There was a lot of email after my January column about plans for the I-25 "Gap." All comments were helpful in understanding preferences of individual citizens. I sent responses to all emails. Hopefully they were helpful. The comments show differences in philosophy and questions of fact. Some believe that CDOT isn't listening. Details below show almost a year of proactive CDOT listening but, for understandable reasons, there isn't always agreement, in this case regarding the use of a toll-managed lane that is optional for all drivers. Perspectives depend on understanding of CDOT's obligations, which are to develop a good understanding of the problem to be solved, to listen well locally (El Paso and Douglas counties), then to use limited funds, which come mostly from statewide and national taxpayers (about 90 percent of the total), to deliver a technically sound project that addresses individual local concerns as much as possible while also addressing the needs and expectations of statewide and federal approval authorities. They must also oversee changes to the state and national highway network of which the I-25 Gap is a small part. Those authorities must listen and respond to essential voices beyond El Paso County.
Regarding listening, beginning in the spring of 2017, CDOT held over 15 public and regular meetings with local news media and public officials including two telephone town halls involving thousands of listeners and callers. Monthly briefings to public officials and newspaper articles in June and October clearly explained the toll lane preference. I have learned a lot by participating in many of those events and reviewing all results. CDOT staff has prepared responses to frequently asked questions. Answers are being updated regularly and are available on the CDOT website.

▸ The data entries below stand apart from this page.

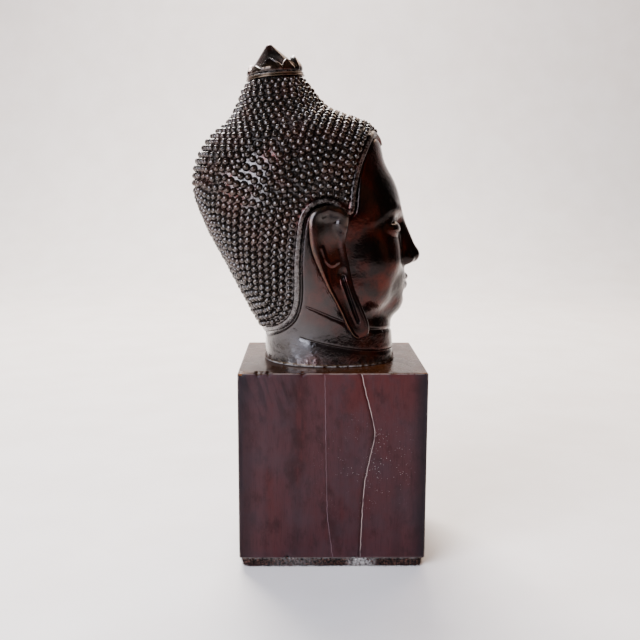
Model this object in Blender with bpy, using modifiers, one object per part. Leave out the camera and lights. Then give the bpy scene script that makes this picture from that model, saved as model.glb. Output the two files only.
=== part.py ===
"""A bronze Buddha head on a stained wooden block with a felt pad.

The object stands on Z = 0, the face looks along -Y and X = 0 is its plane of symmetry. The head is
sculpted in millimetres, in a frame of its own (x sideways, f forwards, z up), and is scaled and
turned into Blender's metres when its meshes are made.
"""

import math

import bmesh
import bpy
import numpy as np
from mathutils.geometry import delaunay_2d_cdt

MM = 0.001

# Felt and block, in millimetres.
BLOCK_WIDTH = 90.0
BLOCK_DEPTH = 100.0
BLOCK_HEIGHT = 102.0
BLOCK_EDGE = 0.8
FELT_THICKNESS = 5.5
FELT_INSET = 1.5
PIECE_GAP = 0.3
DECK = FELT_THICKNESS + BLOCK_HEIGHT
NECK_FOOT = DECK + PIECE_GAP

# Neck, scalp and top-knot: height, front, back and half width of each level section.
SECTIONS = np.array([
    (107.5, 35.6, -37.5, 31.5),
    (124.0, 34.0, -37.2, 30.0),
    (131.0, 33.0, -40.5, 30.4),
    (145.5, 24.0, -48.0, 33.0),
    (164.0, 18.0, -57.6, 36.2),
    (181.5, 20.0, -67.0, 38.4),
    (194.0, 24.0, -72.0, 39.4),
    (204.0, 26.0, -74.6, 39.6),
    (214.5, 27.4, -73.4, 38.6),
    (222.5, 27.6, -69.8, 36.4),
    (229.5, 25.6, -64.8, 33.2),
    (235.5, 20.6, -56.4, 29.6),
    (239.0, 10.4, -53.8, 27.0),
    (241.5, 1.2, -52.4, 24.8),
    (244.5, -4.4, -50.4, 22.4),
    (250.0, -9.0, -48.6, 19.6),
    (258.0, -15.4, -45.2, 15.2),
    (262.0, -18.0, -43.4, 12.8),
    (268.0, -19.5, -42.0, 11.8),
])
SECTION_STEP = 0.5
SECTION_BLUR = 17
SECTION_POWER = 2.15
SLOPE_STEP = 0.5

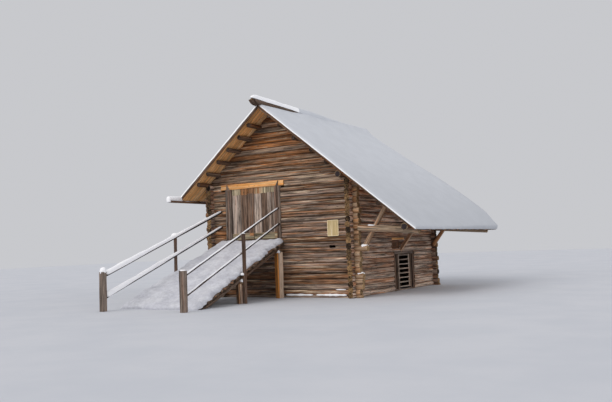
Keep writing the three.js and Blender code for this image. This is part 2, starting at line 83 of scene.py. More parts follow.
def line(t, a, b):
    """Value at t on the straight line through two points, each given as t and its value."""
    return a[1] + (b[1] - a[1]) * ((t - a[0]) / (b[0] - a[0]))


def over_roof(x):
    """Top of the upper boards."""
    left = line(x, (RIDGE_X, RIDGE_TOP), (EAVE_L[0], EAVE_L[1] + RISE_L))
    right = line(x, (RIDGE_X, RIDGE_TOP), (EAVE_R[0], EAVE_R[1] + RISE_R))
    return np.where(x < RIDGE_X, left, right)


def ramp_point(y, under=0.0):
    """y and z of a point on the ramp, a distance below the deck's top line."""
    return y + under * RAMP_SIN, RAMP_TOP + RAMP_SLOPE * y - under * RAMP_COS


def ripple(rng, t, waves):
    """Smooth seeded noise along t, from pairs of amplitude and wavelength."""
    out = np.zeros_like(np.asarray(t, float))
    for amp, length in waves:
        out = out + amp * np.sin(TAU * t / (length * rng.uniform(0.8, 1.25)) + rng.uniform(0, TAU))
    return out


def stations(length, edge, n, shares):
    """Places along a length, closer together near both ends."""
    e = np.array(shares) * edge
    return np.concatenate([e, np.linspace(edge, length - edge, n), length - e[::-1]])


def inward(s, length, edge):
    """From 0 at both ends of a length to 1 an edge further in."""
    return np.clip(np.minimum(s, length - s) / edge, 0, 1)


def rounded(near, least=0.0):
    """The same as a quarter round."""
    return np.sqrt(np.clip(1 - (1 - near) ** 2, least, 1))


def signed(value, power):
    """A value to a power, with its sign kept."""
    return np.sign(value) * np.abs(value) ** power


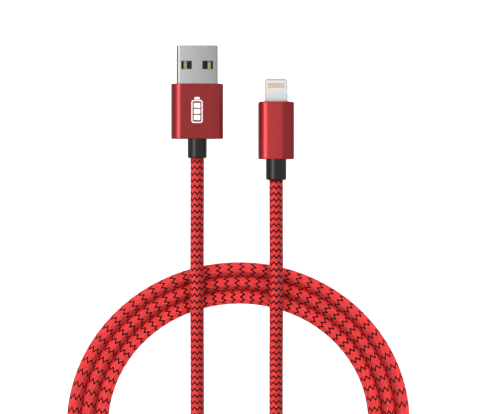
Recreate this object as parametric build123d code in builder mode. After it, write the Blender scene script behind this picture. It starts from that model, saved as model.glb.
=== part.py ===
from build123d import *
from math import cos, pi, radians, sin, tan
import os

# A braided charging cable with a USB-A plug at one end and an eight-contact phone plug at the other.
# Millimetres. The cable lies on the plane z = 0, both plugs point along +Y, and the coil lies behind
# them. The origin is under the middle of the two plugs, on the surface that they rest on.

# Where the plugs lie
USB_X = -10.25
PHONE_X = 12.85
USB_TIP_Y = 19.3
PHONE_EXIT_Y = -20.0
GAP = 0.02  # assembly clearance between pieces that fit into one another

# USB-A plug: shell, tongue and contacts follow the standard plug
SHELL_W = 12.0
SHELL_T = 4.5
SHELL_R = 0.95
SHELL_WALL = 0.3
SHELL_SHOWN = 11.2
SHELL_LENGTH = 18.8
SHELL_RIM = 0.08
WINDOW_W = 3.0
WINDOW_L = 2.3
WINDOW_RIM = 0.12
WINDOW_SPACING = 6.2
WINDOW_FROM_TIP = 5.75
SEAM_W = 0.1
TONGUE_T = 1.93
TONGUE_BACK = 0.5
BASE_FROM_TIP = 11.0
BASE_LENGTH = 7.4
USB_CONTACT_W = 0.9
USB_CONTACT_T = 0.25
USB_CONTACT_PROUD = 0.1
USB_CONTACT_FROM_TIP = 1.4
USB_CONTACT_LENGTH = 19.4
USB_CONTACT_XS = [-3.5, -1.0, 1.0, 3.5]

# USB housing: a drawn aluminium sleeve with a closed rear wall
USB_HOUSING_W = 15.2
USB_HOUSING_T = 7.0
USB_HOUSING_L = 16.05
USB_HOUSING_R = 3.2
HOUSING_WALL = 0.7
HOUSING_REAR = 1.0
HOUSING_RIM = 0.15
USB_RELIEF_D = 5.55
USB_RELIEF_L = 5.65

# Phone plug: the reversible tab, its window and its eight contacts on each face
TAB_W = 6.7
TAB_T = 1.5
TAB_SHOWN = 6.75
TAB_LENGTH = 10.15
TAB_R = 0.95
TAB_EDGE = 0.2
NOTCH_R = 0.45
NOTCH_DEPTH = 0.15
NOTCH_FROM_TIP = 3.85
PAD_WINDOW_W = 5.6
PAD_WINDOW_L = 2.95
PAD_WINDOW_R = 0.45
PAD_WINDOW_FROM_TIP = 2.0
INSERT_RECESS = 0.05
PAD_COUNT = 8
PAD_PITCH = 0.62
PAD_W = 0.34
PAD_L = 1.5
PAD_RECESS = 0.01
BOARD_W = 4.9
BOARD_T = 0.5
BOARD_LENGTH = 16.6
BOARD_FROM_TIP = 0.55
CHIP_SIZE = 2.4
CHIP_T = 0.6
CAN_W = 6.3
CAN_T = 2.6
CAN_WALL = 0.2
CAN_LENGTH = 4.8

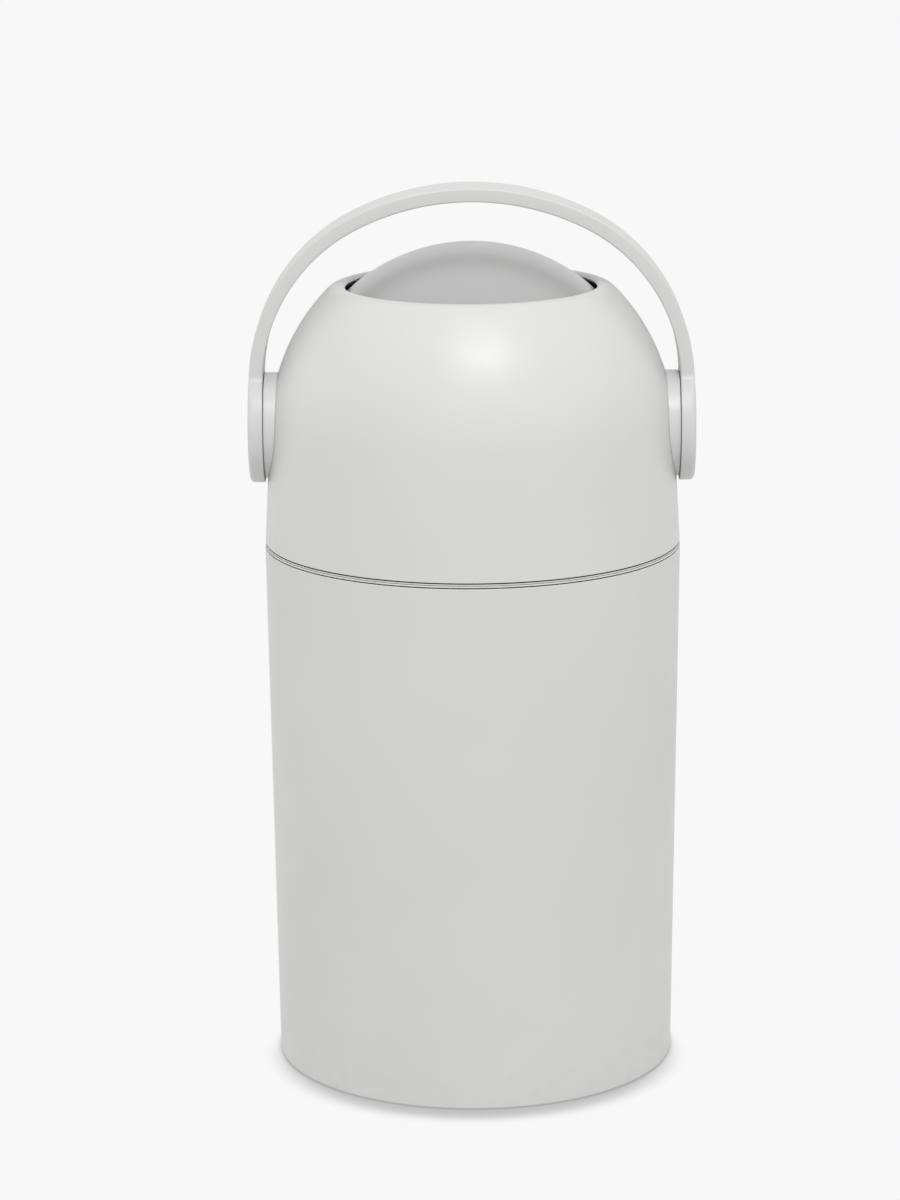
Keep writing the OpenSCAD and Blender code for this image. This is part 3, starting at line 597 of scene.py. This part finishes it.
# the side of the piston that faces the drum's middle, from its centre out to the wiper's groove
piston_side = [(0, -plate_half), (plate_mid_r, -plate_half, 0), (piston_in_r, -plate_half, 2.0),
               (piston_in_r, -piston_half, 0.8), (piston_r, -piston_half, 0.8), (piston_r, -wiper_half, 0.2),
               (wiper_in_r, -wiper_half, 0.15)]
other_piston_side = [(r, -y, *turn) for r, y, *turn in piston_side[::-1]]
piston_outline = rounded(piston_side + other_piston_side, steps=5, hold=0.4) + np.array([0, piston_y])
made("piston_disc", [turned(piston_outline, 192, "y")], inner_plastic, "piston",
     ["piston"])
wiper_outline = rounded([
    (wiper_in_r, piston_y - wiper_half, 0.3), (wiper_r, piston_y - wiper_half, 0.9),
    (wiper_r, piston_y + wiper_half, 0.9), (wiper_in_r, piston_y + wiper_half, 0.3)], steps=6, hold=0.2)
made("piston_wiper", [turned(wiper_outline, 192, "y")], seal_rubber, "piston",
     ["piston_seal"])


# Handle. One moulded strap that arches from hub to hub in three curves, crisp along its edges,
# and ends in a slightly thicker round disc on each side, with hollow fillets at the necks.
disc_r, strap_half, neck_r = 38.5, 18.5, 6.0
disc_x, strap_x, disc_t, strap_t = 149.0, 148.7, 9.8, 9.2
handle_top, haunch_r, arch_r = 599.0, 125.2, 177.4
arch_z, haunch_x = handle_top - arch_r, strap_x - haunch_r
haunch_z = arch_z + sqrt((arch_r - haunch_r) ** 2 - haunch_x ** 2)
haunch_a = atan2(haunch_z - arch_z, haunch_x)
arch_len, haunch_len = arch_r * (pi / 2 - haunch_a), haunch_r * haunch_a
disc_s = arch_len + haunch_len + haunch_z - axis_z


def along_arch(s):
    """Point and outward direction on the strap's outer face at a length s from its top, for s of one side:
    crown arc, then corner arc, then straight down. Returns x, z and the direction's x, z."""
    crown = pi / 2 - np.minimum(s, arch_len) / arch_r
    corner = haunch_a - np.clip(s - arch_len, 0, haunch_len) / haunch_r
    x = np.where(s < arch_len, arch_r * np.cos(crown), haunch_x + haunch_r * np.cos(corner))
    z = np.where(s < arch_len, arch_z + arch_r * np.sin(crown), haunch_z + haunch_r * np.sin(corner))
    z = z - np.maximum(s - arch_len - haunch_len, 0)
    a = np.where(s < arch_len, crown, corner)
    return x, z, np.cos(a), np.sin(a)


def half_edge():
    """One side of the flat pattern's edge, from the top of the arch down to the foot of the disc: length s
    and y, the outward direction, and a share that grows from 0 on the strap to 1 on the disc."""
    neck_y = strap_half + neck_r
    neck_s = disc_s - sqrt((disc_r + neck_r) ** 2 - neck_y ** 2)
    s = np.concatenate([np.linspace(0, arch_len, 40), np.linspace(arch_len, neck_s, 56)[1:]])
    strap = np.stack([s, 0 * s + strap_half, 0 * s, 0 * s + 1, 0 * s], 1)
    end_a = atan2(disc_s - neck_s, neck_y)
    a = np.linspace(0, end_a, 12)[1:]
    # the fillet turns about a point outside the strap, so its outward direction points at that point
    neck = np.stack([neck_s + neck_r * np.sin(a), neck_y - neck_r * np.cos(a), -np.sin(a), np.cos(a),
                     a / end_a * 0.5], 1)
    b = np.linspace(atan2(neck_y, neck_s - disc_s), 0.004, 62)[1:]
    share = 0.5 + 0.5 * np.clip(np.arange(len(b)) / 10, 0, 1)
    disc = np.stack([disc_s + disc_r * np.cos(b), disc_r * np.sin(b), np.cos(b), np.sin(b), share], 1)
    return np.vstack([strap, neck, disc])


# the closed edge: down the right side at +y, back up at -y, down the left side at -y, back up at +y
half = half_edge()
n = len(half)
other_y, other_side = np.array([1, -1, 1, -1, 1]), np.array([-1, 1, -1, 1, 1])
edge = np.vstack([half, (half * other_y)[::-1], (half * other_y * other_side)[1:],
                  (half * other_side)[:0:-1]])
share = edge[:, 4]
strap_round, disc_round, disc_inner_round = 1.2, 3.2, 0.6
hold_near, hold_far = 0.4, 1.2
outer_round = strap_round + (disc_round - strap_round) * share
inner_round = strap_round + (disc_inner_round - strap_round) * share
q = np.linspace(0, pi / 2, 8)
# how far each ring of points lies in from the edge, and how deep below the strap's outer face
inset = [outer_round + hold_far, outer_round + hold_near] + [outer_round * (1 - sin(a)) for a in q]
depth = [0 * share, 0 * share] + [outer_round * (1 - cos(a)) for a in q]
depth = [d - (disc_x - strap_x) * share for d in depth]
inset += [inner_round * (1 - sin(a)) for a in q[::-1]] + [inner_round + hold_near, inner_round + hold_far]
back = strap_t + (disc_t - strap_t - disc_x + strap_x) * share
depth += [back - inner_round * (1 - cos(a)) for a in q[::-1]] + [back, back]
inset, depth = np.array(inset), np.array(depth)
s = edge[None, :, 0] - inset * edge[None, :, 2]
y = edge[None, :, 1] - inset * edge[None, :, 3]
x, z, nx, nz = along_arch(np.abs(s))
side = np.where(edge[None, :, 0] < 0, -1.0, 1.0)
strap_grid = np.stack([side * (x - depth * nx), y, z - depth * nz], -1)
rings, count = strap_grid.shape[:2]
# walls between the rings, and both flat faces closed straight across from each point to its partner in y
faces = [closed_grid(rings, count, wrap_rows=False)]
i = np.arange(n)
for ring_row in (0, rings - 1):
    for one, two in ((i, 2 * n - 1 - i), (2 * n - 1 + i, (count - i) % count)):
        faces.append(ring_row * count + np.stack([one[:-1], one[1:], two[1:], two[:-1]], -1))
handle_plastic = moulded_plastic("handle_plastic", (0.622, 0.622, 0.612), 0.42, depth=0.04)
made("arch_handle", [(strap_grid, np.vstack(faces))], handle_plastic, "drum", ["handle"])


# Handle caps. Thin round covers snapped into the discs over the screws, very slightly
# crowned and standing 0.4 mm out of the disc's face.
cap_r, cap_deep, cap_edge, cap_proud = 30.0, 1.95, 0.1, 0.4
# the crown's height falls from cap_proud in the middle to cap_edge at the rim with the radius squared
crown = [(r, disc_x + cap_proud - (cap_proud - cap_edge) * (r / cap_r) ** 2, 0)
         for r in np.linspace(cap_r - 1.5, 0, 16)]
cap_outline = rounded([(0, disc_x - cap_deep), (cap_r, disc_x - cap_deep, 0.2),
                       (cap_r, disc_x + cap_edge, 0.35)] + crown, steps=5, hold=0.3)
for way, word in ((-1, "left"), (1, "right")):
    made(f"disc_cap_{word}", [turned(cap_outline * np.array([1, way]), 144, "x")], handle_plastic, "drum",
         [f"handle_cap_{word}"])


# Screws, bushes and shafts. Zinc-plated screws, slippery off-white bushes and shafts;
# these stay as the solid model has them, with their own finishes.
def plated_steel(name, colour, rough):
    """Zinc-plated steel: a metal with fine noise in its tone and its gloss, and a faint bump."""
    material, tree = blank_material(name)
    place = wired(tree, "ShaderNodeTexCoord").outputs["Object"]
    specks = noise(tree, place, 900.0, 3.0, 0.5)
    gloss = remapped(tree, specks, noise_low, noise_high, rough - 0.08, rough + 0.08)
    tint = blended(tree, specks, tuple(0.9 * c for c in colour) + (1.0,), colour + (1.0,))
    bump = wired(tree, "ShaderNodeBump", [("Strength", 0.4), ("Distance", 0.00002), ("Height", specks)])
    skin = wired(tree, "ShaderNodeBsdfPrincipled", [
        ("Base Color", tint), ("Metallic", 1.0), ("Roughness", gloss), ("Normal", bump.outputs[0])])
    wired(tree, "ShaderNodeOutputMaterial", [("Surface", skin.outputs[0])])
    return material


screw_steel = plated_steel("screw_steel", (0.62, 0.63, 0.65), 0.34)
bush_plastic = moulded_plastic("bush_plastic", (0.72, 0.70, 0.64), 0.38, depth=0.02)
screw_nodes = ("lid_screws", "collar_screws", "drum_screws", "handle_screws")
hub_nodes = ("bearing_bush_left", "bearing_bush_right", "stub_shaft_left", "stub_shaft_right")
for finish, node_names in ((screw_steel, screw_nodes), (bush_plastic, hub_nodes)):
    for node_name in node_names:
        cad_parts[node_name].data.materials.clear()
        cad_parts[node_name].data.materials.append(finish)
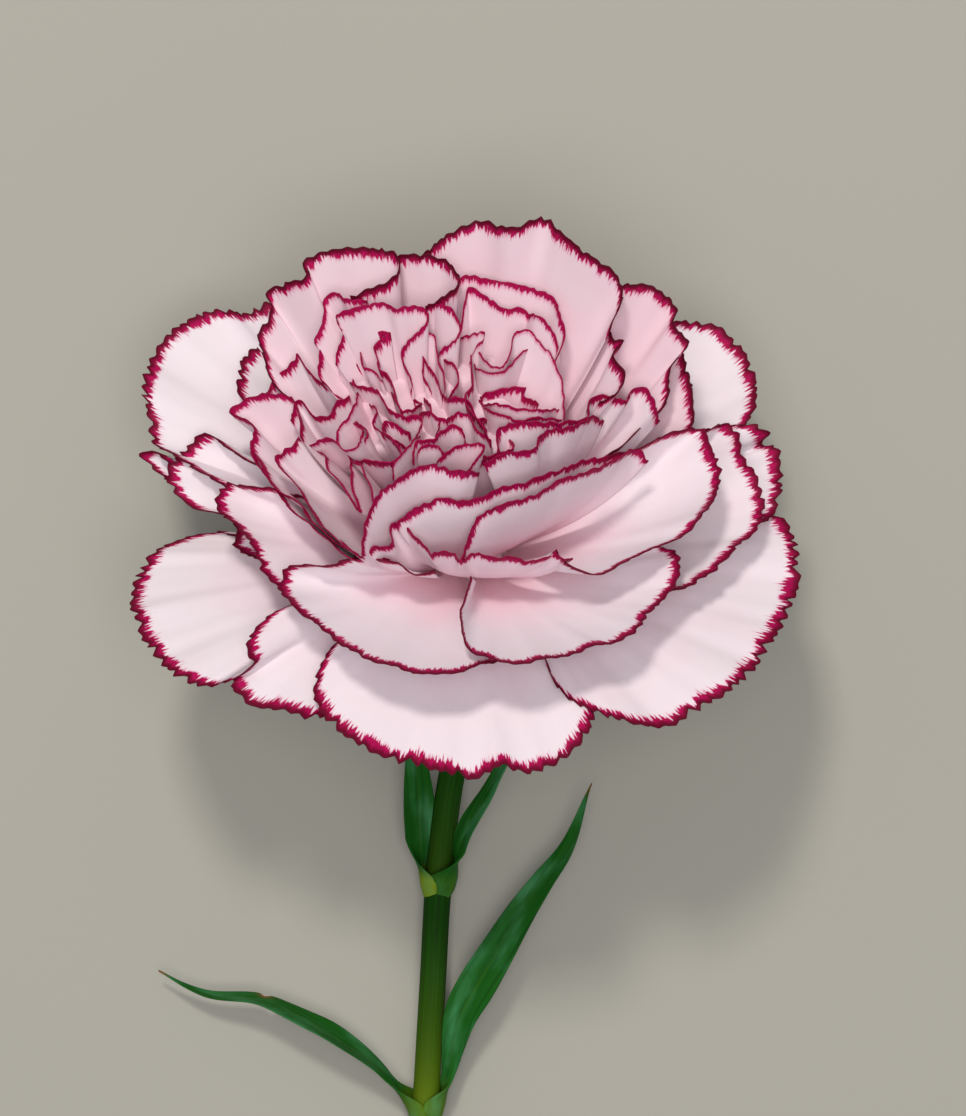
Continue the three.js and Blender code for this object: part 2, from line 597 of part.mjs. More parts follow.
function addNode(group, name, geometry, material) {
  const mesh = new THREE.Mesh(geometry, material);
  mesh.name = name;
  group.add(mesh);
}

const group = new THREE.Group();
addNode(group, 'petals', bloomGeometry(), PETAL_PINK);
addNode(group, 'calyx', calyxWithBracts(), STEM_GREEN);
addNode(group, 'stem', stemGeometry(), STEM_GREEN);
for (const [name, leaf] of Object.entries(LEAVES)) {
  addNode(group, name, leafGeometry(leaf), LEAF_GREEN);
}

export default group;
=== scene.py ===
# %% [markdown]
# # A cut carnation
# This lesson dresses a plain solid model of a cut carnation. The solids come from the part's own source and
# stay where they are. Each fine piece stands in the same frame, in metres, and takes the place of one solid.
# The flower lies on a table, so the camera looks straight down on it.

import math
from collections import namedtuple

import bpy
import numpy as np
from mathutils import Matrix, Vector


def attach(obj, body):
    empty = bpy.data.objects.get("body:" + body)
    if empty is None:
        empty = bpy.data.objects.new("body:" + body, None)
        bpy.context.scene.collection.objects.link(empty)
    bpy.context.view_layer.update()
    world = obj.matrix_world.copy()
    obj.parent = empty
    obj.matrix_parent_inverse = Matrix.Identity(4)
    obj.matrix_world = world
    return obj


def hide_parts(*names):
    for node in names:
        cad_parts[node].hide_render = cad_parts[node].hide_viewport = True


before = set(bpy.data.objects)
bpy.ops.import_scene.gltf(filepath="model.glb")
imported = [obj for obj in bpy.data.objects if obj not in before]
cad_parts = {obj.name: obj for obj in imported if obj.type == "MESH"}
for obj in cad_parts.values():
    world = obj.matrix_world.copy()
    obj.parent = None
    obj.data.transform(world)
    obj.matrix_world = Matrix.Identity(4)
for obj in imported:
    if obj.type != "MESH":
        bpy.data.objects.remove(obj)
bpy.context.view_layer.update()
print("solids:", ", ".join(sorted(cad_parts)))

# %% [markdown]
# ## Where things stand
# Outlines were read in a view that looks straight down, as pixel column, pixel row and a height in mm. A
# petal's heights are above the calyx's mouth along the flower's own axis, which rises 43 degrees above the
# table. Writing the reading down and converting it keeps every petal's rim in its real place.

# %% From the view to millimetres
BLOOM_WIDTH = 85.0
AXIS_RISE = math.radians(43)
BLOOM_CENTRE = np.array([-0.3, 33.0, 27.5])
VIEW_DISTANCE = 500.0
MOUTH_COLUMN, MOUTH_ROW = 464, 553
BLOOM_LEFT_COLUMN, BLOOM_RIGHT_COLUMN = 130, 803
MM_PER_PIXEL = BLOOM_WIDTH / (BLOOM_RIGHT_COLUMN - BLOOM_LEFT_COLUMN)


def on_petal(readings):
    """Readings (column, row, height) as x, y, z of the bloom: the ray through the pixel meets the height."""
    column, row, height = np.array(readings, float).T
    sine, cosine = math.sin(AXIS_RISE), math.cos(AXIS_RISE)
    across = (column - MOUTH_COLUMN) * MM_PER_PIXEL
    up = (MOUTH_ROW - row) * MM_PER_PIXEL
    y = (up * (VIEW_DISTANCE - height * sine) - height * VIEW_DISTANCE * cosine) / (
        VIEW_DISTANCE * sine - up * cosine)
    nearer = height * sine - y * cosine
    return np.stack([across * (1 - nearer / VIEW_DISTANCE), y, height], -1)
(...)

In late December, I met with El Paso County commissioners. We had a constructive dialogue that led to the suggestion that additional public understanding could be created by the county also hosting informational meetings, with CDOT participating, to increase shared understanding of the reasons for the Gap strategy. The response has been positive.
So what is the bottom line today? Almost everyone agrees that another Gap lane in each direction is essential, as soon as possible, to address unacceptable, and growing, fatalities, injuries, property damage and disruption of personal lives and business operations.
CDOT's job is to provide the public with the best solution overall, considering many complex factors that are weighed against each other. Key decision factors include cost and available funding. As population and the use of roads grows and as years of wear and tear on infrastructure, highway funding needs continue to soar while funding sources change. There is now very limited funding available statewide for billions of dollars of unmet needs. Proposed funding sources for the project are not guaranteed. No state general fund money goes to highways. Real gas tax proceeds per vehicle have declined since 1992. Among other key trade-off factors and questions are: what design maximizes highway performance during high congestion conditions (note the gridlock in most of central Denver)? Which design choices maximize safety, including the ability of emergency vehicles to get to victims of accidents as quickly as possible? Our loved ones need the most rapid care possible if involved in an accident. And how do we maximize the ability of vehicles carrying multiple passengers to most efficiently move them (increasing the overall mobility benefit of the system)? This is a complex decision process. No single factor can override all others.
In 2012, taking all these factors into consideration, the Colorado Transportation Commission concluded that, where justifiable, toll-managed lanes will be preferred. The Gap is mostly likely one of those cases, information that has been shared with the public and with elected leaders at multiple different times before the November election.
Crucially, it is extremely important to recognize that funding for the Gap project is not guaranteed. CDOT's very rapid Gap construction schedule relies on assured funding. Only when it is available could construction start this fall and be completed in 2021.The funding depends on several federal, state and local sources. Approval of a federal INFRA grant this spring, a grant that is very difficult to get, is essential. The transportation commission has conditionally committed $250 million of state funds. Two counties, including El Paso County, have previously indicated plans to contribute to the total funding mix, following the example of local support for all other similar, tolled, projects around the state. Legislation now being considered in Denver also may play a part. We should note that Federal guidelines for the linchpin INFRA grants say changing the grant submission would undermine the competitive process in such a way that "is unfair to other applicants not afforded that opportunity."
I am personally concerned that, at the end of the day, if our region insists upon a project that doesn't meet the standards being applied successfully to everyone else, funding may not be available with the timing that addresses the urgency of the Gap problem. And that would be the greatest tragedy of all.
Robert K. (Rocky) Scott is Colorado Transportation Commission commissioner for District 9 (El Paso, Teller, Fremont, Park counties).